* PROBLEM REQUIREMENTS: Go through the listing below and gather every line with the word "joints".
= = = = =
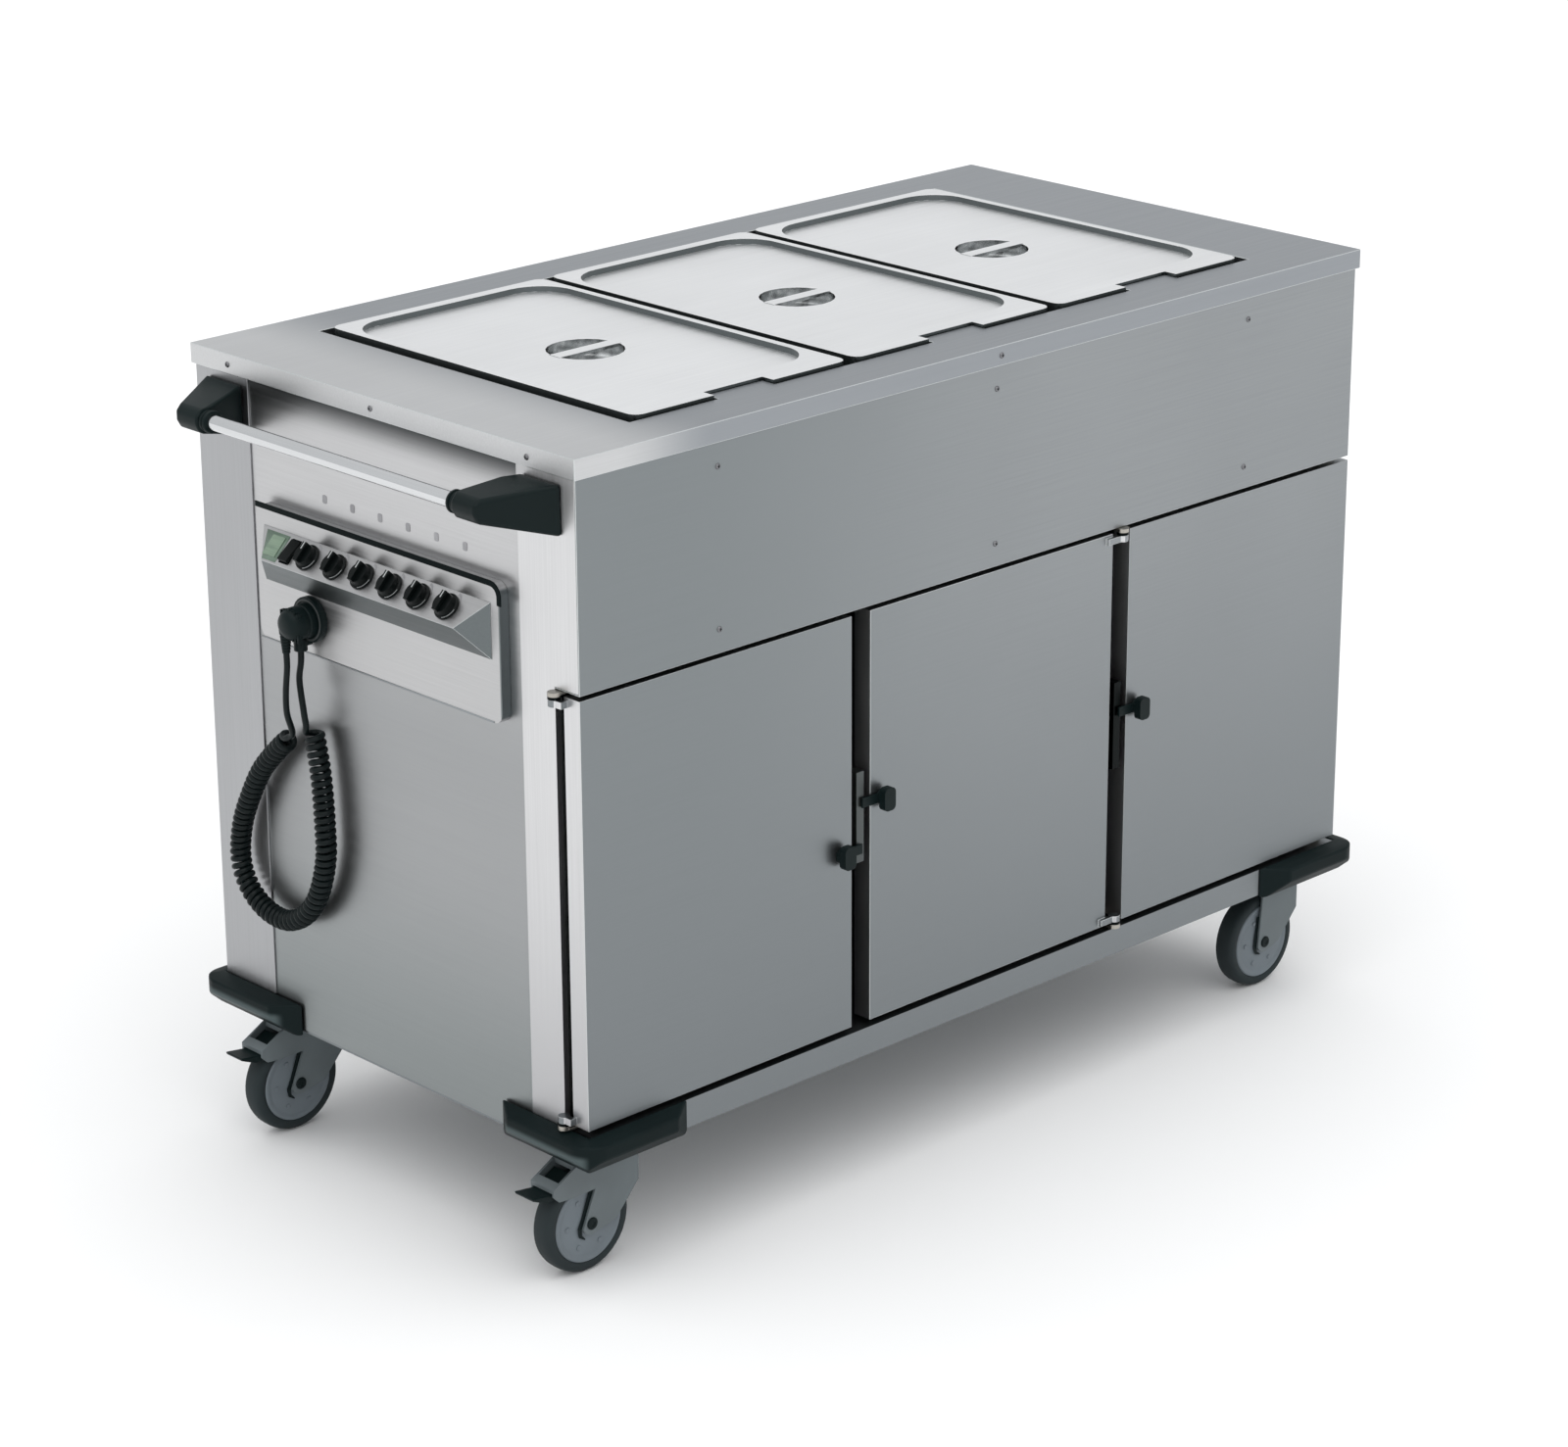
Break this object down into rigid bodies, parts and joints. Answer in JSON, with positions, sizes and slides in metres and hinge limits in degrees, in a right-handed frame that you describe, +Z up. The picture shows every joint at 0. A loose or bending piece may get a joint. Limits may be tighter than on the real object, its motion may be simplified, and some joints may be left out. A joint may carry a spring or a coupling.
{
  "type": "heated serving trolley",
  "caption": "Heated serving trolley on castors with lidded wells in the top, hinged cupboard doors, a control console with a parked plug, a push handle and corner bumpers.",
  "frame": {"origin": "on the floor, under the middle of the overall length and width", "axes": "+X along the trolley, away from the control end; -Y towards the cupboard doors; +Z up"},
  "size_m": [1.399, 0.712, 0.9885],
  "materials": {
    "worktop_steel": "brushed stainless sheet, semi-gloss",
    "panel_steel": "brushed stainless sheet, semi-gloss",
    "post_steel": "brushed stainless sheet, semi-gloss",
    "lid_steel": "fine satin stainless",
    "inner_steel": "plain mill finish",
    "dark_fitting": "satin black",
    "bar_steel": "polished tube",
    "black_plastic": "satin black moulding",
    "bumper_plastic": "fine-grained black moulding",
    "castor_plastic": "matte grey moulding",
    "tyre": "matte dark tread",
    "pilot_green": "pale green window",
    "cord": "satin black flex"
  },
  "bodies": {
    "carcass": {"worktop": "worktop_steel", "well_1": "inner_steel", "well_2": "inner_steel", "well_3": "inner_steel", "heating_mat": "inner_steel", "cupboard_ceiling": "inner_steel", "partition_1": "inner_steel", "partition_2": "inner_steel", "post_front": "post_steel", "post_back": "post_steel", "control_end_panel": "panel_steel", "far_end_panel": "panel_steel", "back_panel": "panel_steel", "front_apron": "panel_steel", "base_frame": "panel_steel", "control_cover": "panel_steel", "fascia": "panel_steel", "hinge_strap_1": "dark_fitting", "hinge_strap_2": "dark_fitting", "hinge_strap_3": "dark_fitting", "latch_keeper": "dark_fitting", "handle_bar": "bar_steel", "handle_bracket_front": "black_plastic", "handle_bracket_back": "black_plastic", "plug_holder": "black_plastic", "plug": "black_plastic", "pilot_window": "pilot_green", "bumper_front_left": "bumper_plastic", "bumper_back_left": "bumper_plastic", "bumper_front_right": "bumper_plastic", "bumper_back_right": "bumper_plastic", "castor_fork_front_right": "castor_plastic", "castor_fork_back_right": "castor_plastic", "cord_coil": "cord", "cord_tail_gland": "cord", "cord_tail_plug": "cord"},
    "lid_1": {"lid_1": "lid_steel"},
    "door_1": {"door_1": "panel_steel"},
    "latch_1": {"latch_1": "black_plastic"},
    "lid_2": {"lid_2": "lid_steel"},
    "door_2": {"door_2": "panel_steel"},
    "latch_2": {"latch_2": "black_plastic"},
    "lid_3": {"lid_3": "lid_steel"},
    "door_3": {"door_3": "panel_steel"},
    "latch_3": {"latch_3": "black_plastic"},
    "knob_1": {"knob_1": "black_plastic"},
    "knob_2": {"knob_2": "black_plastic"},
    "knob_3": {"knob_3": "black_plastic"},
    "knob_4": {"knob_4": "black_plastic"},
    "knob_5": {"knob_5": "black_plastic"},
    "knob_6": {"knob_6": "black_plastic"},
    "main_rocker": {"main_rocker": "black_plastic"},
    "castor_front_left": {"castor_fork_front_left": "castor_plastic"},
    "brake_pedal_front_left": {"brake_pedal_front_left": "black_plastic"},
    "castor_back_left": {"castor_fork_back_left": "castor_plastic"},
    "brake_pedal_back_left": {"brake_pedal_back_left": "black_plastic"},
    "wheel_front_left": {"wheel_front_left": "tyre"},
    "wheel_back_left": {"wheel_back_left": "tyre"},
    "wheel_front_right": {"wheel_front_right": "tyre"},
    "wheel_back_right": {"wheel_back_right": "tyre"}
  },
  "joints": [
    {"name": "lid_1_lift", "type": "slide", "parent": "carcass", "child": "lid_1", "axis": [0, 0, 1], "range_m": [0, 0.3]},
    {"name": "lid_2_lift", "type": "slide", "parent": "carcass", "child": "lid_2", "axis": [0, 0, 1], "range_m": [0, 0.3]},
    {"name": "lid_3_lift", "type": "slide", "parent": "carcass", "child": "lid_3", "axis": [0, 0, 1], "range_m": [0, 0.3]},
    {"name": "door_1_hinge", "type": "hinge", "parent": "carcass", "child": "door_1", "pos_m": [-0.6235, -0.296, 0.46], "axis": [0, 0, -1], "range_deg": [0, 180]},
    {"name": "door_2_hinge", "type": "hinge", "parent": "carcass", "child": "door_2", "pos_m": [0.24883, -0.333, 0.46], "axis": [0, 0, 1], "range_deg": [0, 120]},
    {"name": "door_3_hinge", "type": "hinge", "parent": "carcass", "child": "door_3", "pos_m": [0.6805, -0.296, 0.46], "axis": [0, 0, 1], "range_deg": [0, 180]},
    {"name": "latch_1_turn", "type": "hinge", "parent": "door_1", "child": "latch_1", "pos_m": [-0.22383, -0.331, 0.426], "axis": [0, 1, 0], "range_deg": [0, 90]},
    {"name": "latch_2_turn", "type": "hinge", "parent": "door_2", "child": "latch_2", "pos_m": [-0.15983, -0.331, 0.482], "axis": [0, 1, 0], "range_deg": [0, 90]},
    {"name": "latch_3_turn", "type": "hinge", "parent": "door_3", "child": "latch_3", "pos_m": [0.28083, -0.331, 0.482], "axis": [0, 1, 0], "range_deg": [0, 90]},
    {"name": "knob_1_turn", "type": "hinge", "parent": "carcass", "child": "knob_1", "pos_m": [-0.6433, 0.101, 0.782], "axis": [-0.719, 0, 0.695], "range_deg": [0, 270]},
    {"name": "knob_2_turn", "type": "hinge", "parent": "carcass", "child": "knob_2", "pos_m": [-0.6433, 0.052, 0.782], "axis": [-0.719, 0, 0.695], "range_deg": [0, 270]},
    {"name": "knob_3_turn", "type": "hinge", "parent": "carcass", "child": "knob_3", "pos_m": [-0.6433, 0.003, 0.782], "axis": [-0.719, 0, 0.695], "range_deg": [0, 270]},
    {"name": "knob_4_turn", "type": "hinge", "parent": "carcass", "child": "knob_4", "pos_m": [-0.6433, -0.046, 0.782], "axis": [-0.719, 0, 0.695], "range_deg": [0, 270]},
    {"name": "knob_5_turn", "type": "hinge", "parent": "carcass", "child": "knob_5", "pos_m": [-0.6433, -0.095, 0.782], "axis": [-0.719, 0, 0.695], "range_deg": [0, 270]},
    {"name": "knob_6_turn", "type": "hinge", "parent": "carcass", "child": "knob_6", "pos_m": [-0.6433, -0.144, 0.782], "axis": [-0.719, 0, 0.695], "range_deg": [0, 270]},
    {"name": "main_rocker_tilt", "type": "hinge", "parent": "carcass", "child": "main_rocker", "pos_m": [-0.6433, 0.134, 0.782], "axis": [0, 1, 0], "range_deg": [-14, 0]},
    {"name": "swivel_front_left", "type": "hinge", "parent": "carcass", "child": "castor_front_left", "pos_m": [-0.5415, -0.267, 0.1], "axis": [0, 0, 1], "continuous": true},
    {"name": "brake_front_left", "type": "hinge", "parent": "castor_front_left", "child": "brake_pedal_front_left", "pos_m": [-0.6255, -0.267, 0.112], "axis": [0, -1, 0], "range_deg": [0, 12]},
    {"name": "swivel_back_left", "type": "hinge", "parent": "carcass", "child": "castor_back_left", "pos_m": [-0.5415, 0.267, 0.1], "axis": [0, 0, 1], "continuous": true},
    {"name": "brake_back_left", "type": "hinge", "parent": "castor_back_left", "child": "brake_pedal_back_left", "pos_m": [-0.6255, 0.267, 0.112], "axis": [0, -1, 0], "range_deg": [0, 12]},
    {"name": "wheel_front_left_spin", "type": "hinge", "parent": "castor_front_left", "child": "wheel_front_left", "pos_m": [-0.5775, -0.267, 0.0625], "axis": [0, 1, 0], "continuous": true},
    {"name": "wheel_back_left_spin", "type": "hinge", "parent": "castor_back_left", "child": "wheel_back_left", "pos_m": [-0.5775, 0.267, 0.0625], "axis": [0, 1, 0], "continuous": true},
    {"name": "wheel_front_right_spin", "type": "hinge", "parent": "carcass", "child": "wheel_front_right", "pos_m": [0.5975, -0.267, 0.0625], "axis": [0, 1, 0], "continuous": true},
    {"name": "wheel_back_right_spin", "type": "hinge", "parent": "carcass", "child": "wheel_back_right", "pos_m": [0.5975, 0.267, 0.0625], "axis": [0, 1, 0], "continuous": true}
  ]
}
= = = = =
* OUTPUT:
Break this object down into rigid bodies, parts and joints. Answer in JSON, with positions, sizes and slides in metres and hinge limits in degrees, in a right-handed frame that you describe, +Z up. The picture shows every joint at 0. A loose or bending piece may get a joint. Limits may be tighter than on the real object, its motion may be simplified, and some joints may be left out. A joint may carry a spring or a coupling.
  "joints": [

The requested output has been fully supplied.